2WEI or 2WEI Music (from German "Zwei": "Two", the -ei being pronounced like the English letter i) is a composer team founded by Christian Vorländer and Simon Heeger in early 2016. The group is based in Hamburg, Germany. Their music has been featured in numerous movie trailers including Wonder Woman and Darkest Hour.

Background 
Christian Vorländer and Simon Heeger have known each other since college, after which they pursued different career paths. Vorländer began working for Hans Zimmer and Junkie XL in Los Angeles, while Heeger worked at advertising music houses like Mophonics and Yessian.

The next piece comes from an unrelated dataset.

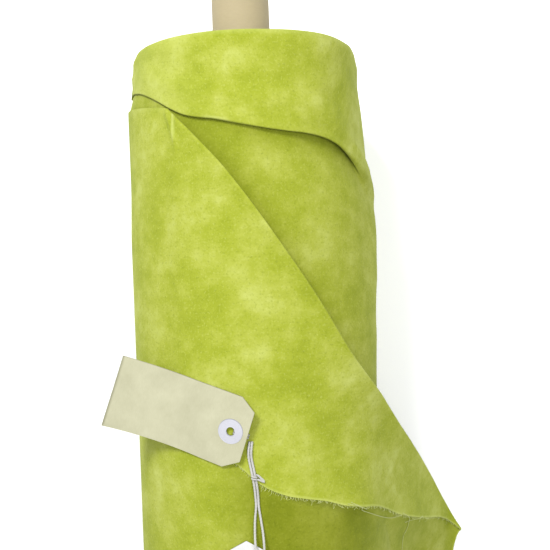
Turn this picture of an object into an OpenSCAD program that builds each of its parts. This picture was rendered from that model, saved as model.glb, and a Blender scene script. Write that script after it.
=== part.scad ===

Vorländer returned to Germany in 2015, and in 2016 they joined forces and formed 2WEI, combining their skills from the advertising and film score music world.

Since then, the group has had a continuous success, licensing their tracks for various promotional campaigns. Most recently their tracks have been used in a series of animations created by YouTube user SAD-ist, based on events in the Dream SMP, a Minecraft server dedicated to improvisational role-playing. The popularity of these animations resulted in the group providing SAD-ist with an unreleased track to use specifically for her animation, as well as providing the sound design.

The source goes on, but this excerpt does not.